Going even further back, when the conventional wisdom insisted that the statistic was "one in four," Heather MacDonald at City Beat pointed out that the one-year rate for all violent crimes in Detroit, one the nation's most dangerous cities, "was 2,400 murders, rapes, robberies, and aggravated assaults per 100,000 inhabitants—a rate of 2.4 percent." One simply cannot get to a four-year rape rate of 20-25 percent from there.

Sadly for the real haters, Will's and others' math held up in official Justice Department statistics released in December:

A new report, ironically from the White House’s own Department of Justice, reveals that number is significantly lower than the media and the administration had reported previously.  Instead of a whopping 20 percent of female college freshmen and sophomores, the new, more expansive stats put that number at just 0.61 percent – or 6.1 per 1,000 students. 

Even more ironic, the study found that college females are less likely to be sexually assaulted than their unenrolled female peers. These findings are a serious blow to the feminist left’s assertion that an “epidemic” of rape grips college campuses.

The point of raising the bogus "one in five" stat is that is that by using it in the very first sentence, the North Dakota University researchers — Sarah R. Edwards, PhD; Kathryn A. Bradshaw, MA; and Verlin B. Hinsz, PhD — revealed that they are not dispassionate researchers, but instead are agenda-driven individuals who are not interested in facts, but are instead looking to reach desired conclusions.

In case anyone doubts, let's also look at this sentence from Page 189 in the study:

We believe that men exhibiting higher levels of hostility toward women will exhibit awareness that their behaviors constitute rape, and still endorse use of force given that the motivation of the encounter is to punish women.

Note that this is a blanket statement, and is expressed as something they "believe" instead of something they can demonstrate without exception.

The trio's bogus core findings are:

  1. 31.7 percent of participants said they would act on “intentions to force a woman to sexual intercourse” if they were confident they could get away with it.
  2. When asked whether they would act on “intentions to rape a woman” with the same assurances they wouldn’t face consequences, just 13.6 percent of participants agreed. In other words, we are to believe that over half of the men in Item 1 didn't believe that to "force a woman to sexual intercourse" is to rape her.

The most obvious and potential problem in the study is that only 86 men were in it — seriously — and the study's core conclusions were based on just 73 of the 86.

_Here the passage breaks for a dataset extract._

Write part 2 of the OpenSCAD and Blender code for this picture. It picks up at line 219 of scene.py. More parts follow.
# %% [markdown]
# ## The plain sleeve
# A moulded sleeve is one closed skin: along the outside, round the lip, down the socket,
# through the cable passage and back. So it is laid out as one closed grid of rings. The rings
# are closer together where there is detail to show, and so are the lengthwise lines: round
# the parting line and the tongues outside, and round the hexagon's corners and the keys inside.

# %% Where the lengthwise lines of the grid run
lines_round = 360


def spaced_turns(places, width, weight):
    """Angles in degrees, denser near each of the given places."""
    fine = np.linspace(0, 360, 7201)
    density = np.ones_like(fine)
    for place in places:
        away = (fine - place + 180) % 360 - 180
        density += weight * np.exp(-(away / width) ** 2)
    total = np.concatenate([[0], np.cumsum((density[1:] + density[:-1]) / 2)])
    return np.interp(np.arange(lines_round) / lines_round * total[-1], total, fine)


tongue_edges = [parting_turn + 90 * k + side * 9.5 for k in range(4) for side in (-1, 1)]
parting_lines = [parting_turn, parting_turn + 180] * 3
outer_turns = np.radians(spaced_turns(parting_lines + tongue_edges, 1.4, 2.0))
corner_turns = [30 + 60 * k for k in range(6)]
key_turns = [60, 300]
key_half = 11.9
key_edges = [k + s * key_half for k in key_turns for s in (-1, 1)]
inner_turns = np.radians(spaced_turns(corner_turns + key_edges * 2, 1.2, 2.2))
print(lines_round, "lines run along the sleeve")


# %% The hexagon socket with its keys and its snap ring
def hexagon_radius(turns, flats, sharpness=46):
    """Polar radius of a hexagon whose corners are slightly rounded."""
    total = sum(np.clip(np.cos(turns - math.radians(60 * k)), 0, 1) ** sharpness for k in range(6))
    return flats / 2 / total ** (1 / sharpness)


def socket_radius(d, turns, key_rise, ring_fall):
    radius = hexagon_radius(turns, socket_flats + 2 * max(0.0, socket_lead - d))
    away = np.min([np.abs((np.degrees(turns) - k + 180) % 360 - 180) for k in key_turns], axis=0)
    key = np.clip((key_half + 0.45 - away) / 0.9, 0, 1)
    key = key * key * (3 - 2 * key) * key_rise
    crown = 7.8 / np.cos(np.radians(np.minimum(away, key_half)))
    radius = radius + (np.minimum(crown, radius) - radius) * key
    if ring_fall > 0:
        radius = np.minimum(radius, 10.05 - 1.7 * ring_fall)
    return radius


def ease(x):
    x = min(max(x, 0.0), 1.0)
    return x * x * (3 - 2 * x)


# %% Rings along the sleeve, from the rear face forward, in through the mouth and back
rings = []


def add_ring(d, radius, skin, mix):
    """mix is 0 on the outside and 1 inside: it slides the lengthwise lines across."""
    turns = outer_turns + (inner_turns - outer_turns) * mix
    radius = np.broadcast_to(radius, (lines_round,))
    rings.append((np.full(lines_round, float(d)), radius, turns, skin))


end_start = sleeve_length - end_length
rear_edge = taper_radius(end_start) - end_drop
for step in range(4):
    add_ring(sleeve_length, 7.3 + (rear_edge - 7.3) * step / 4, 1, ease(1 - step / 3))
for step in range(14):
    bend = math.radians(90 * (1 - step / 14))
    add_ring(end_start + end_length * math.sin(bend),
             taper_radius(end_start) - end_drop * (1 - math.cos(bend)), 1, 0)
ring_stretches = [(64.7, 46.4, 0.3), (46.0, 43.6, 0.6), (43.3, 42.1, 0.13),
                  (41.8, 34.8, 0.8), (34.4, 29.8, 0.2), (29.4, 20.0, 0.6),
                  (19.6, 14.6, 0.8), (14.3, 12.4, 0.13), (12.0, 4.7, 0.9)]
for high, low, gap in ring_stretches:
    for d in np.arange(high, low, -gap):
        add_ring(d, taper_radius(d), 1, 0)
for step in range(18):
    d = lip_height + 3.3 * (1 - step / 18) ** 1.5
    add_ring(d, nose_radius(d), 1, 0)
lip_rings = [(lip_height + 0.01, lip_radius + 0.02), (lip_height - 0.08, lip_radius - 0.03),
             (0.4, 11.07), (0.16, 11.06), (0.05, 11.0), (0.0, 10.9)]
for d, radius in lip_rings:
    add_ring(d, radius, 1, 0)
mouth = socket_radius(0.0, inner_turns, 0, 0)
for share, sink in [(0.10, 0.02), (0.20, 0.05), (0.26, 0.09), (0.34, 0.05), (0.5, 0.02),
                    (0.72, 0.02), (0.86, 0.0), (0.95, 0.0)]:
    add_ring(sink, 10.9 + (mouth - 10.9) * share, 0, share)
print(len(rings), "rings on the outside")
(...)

  • The 86 men selected "all identified as heterosexual, with prior sexual experiences." Though the term "prior sexual experiences" is vague, if that term requires previous sexual intercourse, we have a big problem: Playboy, of all places, found that "40% of adults between 18 and 24 years old are still virgins" in 2011. It doesn't seem like a stretch to contend that this group would be quite a bit less likely to be interested in committing rape and getting away with it than those who were chosen. Even if the real percentage of virgins in the population is significantly lower, it's pretty clear that the researchers want their readers to reach conclusions about all men and not just "experienced" men — and at least five liberal sites, including "progressive" Think Progress, have taken the bait.
  • Let's also add a few percentage points for ineligible men who would have been excluded because they are part of the the small homosexual component (certainly under 4 percent, likely lower in North Dakota) of the male population.
  • Participants "received extra credit for their participation." That creates the possibility that they may have believed that they needed to tell the researchers what they wanted to hear to see their participation through to completion, and that not telling them what they wanted to hear might end their participation without credit earned.

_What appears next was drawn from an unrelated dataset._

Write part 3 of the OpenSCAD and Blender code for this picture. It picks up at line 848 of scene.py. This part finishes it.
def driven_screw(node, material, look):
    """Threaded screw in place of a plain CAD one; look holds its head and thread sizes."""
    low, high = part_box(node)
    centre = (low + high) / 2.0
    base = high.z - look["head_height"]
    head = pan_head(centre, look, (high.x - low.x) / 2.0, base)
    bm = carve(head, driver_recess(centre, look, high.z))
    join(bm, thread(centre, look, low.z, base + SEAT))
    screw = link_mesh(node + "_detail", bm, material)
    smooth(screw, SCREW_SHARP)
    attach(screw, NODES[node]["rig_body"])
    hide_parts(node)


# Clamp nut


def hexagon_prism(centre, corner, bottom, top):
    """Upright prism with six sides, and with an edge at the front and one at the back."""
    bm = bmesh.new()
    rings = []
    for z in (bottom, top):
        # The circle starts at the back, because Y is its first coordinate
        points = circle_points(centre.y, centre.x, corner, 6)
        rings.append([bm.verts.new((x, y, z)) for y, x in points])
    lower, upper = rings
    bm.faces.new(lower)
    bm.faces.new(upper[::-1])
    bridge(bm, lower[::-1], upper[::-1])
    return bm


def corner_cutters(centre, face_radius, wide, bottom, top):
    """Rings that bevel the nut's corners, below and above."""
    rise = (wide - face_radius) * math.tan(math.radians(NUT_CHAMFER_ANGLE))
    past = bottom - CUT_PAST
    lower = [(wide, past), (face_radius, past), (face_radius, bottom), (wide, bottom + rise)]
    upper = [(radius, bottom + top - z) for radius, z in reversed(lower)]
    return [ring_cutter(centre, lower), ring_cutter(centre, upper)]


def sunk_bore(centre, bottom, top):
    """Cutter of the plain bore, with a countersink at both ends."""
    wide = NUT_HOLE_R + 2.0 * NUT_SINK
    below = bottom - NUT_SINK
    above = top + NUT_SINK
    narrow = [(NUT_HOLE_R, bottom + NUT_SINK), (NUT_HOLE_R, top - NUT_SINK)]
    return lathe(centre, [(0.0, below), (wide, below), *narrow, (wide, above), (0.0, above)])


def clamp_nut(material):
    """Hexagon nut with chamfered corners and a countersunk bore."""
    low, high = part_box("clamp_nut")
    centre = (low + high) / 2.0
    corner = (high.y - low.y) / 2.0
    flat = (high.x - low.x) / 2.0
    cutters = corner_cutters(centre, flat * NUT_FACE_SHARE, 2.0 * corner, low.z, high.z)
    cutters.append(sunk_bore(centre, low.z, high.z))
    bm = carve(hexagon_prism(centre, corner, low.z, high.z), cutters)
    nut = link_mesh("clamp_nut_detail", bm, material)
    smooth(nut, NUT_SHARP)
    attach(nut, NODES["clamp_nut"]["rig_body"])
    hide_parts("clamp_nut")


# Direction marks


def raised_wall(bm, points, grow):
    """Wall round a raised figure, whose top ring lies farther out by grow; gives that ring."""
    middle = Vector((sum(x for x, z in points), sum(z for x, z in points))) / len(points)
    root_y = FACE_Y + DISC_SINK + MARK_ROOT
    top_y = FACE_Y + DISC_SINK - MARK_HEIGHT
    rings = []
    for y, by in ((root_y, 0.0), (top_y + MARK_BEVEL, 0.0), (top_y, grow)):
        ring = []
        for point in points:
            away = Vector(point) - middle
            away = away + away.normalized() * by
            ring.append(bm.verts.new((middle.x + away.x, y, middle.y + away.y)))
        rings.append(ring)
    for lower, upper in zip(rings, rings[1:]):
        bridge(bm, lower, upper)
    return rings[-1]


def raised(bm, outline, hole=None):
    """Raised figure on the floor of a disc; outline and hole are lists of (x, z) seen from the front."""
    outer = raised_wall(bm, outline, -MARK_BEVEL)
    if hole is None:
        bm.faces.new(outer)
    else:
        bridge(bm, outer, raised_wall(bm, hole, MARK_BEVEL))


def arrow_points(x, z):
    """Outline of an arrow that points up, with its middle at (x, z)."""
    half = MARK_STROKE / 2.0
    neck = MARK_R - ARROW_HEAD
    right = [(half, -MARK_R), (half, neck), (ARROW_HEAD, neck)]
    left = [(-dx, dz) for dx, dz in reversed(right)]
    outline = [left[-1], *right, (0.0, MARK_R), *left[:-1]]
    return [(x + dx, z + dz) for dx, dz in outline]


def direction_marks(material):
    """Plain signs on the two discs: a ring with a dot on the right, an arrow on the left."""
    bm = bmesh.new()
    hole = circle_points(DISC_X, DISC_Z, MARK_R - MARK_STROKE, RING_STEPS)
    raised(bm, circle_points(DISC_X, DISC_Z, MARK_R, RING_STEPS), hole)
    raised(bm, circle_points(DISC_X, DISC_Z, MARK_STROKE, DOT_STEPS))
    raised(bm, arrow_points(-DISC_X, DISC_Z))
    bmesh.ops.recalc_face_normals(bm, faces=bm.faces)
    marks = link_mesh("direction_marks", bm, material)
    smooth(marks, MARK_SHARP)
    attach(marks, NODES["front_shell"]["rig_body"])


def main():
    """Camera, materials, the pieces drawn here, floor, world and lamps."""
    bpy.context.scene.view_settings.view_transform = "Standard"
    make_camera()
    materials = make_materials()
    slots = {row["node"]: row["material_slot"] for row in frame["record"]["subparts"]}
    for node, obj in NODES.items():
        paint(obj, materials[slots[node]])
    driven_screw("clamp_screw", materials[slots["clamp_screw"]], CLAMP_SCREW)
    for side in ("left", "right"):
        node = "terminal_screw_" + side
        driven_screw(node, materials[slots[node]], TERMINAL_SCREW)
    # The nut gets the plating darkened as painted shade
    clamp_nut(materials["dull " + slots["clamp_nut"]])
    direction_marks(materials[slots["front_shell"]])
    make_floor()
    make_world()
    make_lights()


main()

There's another factor at play, which the aforementioned Ashe Schow brought up today:

Thirteen percent of the survey participants (nine guys) actually said flat out that they would rape a woman. People who have been pushing for universities to play court and condemn men based solely on accusations may read that number and believe 13 percent of men want to rape. Even in a world where college men take everything seriously, nine guys does not equal a mass epidemic of would-be rapists. A more sound reading is that nine college boys didn’t take the survey too seriously.

Glenn Reynolds at Instapundit, an academic himself, reacted as follows:

If the researcher, Sarah Edwards, had done similarly shoddy and result-oriented scholarship about race she’d be drummed out of the academy. But shoddy research that makes men look like rapists is stylish now.

It will be interesting to see if more widely distributed establishment press organizations fall for the research trio's horrid work. I would suggest not betting against it.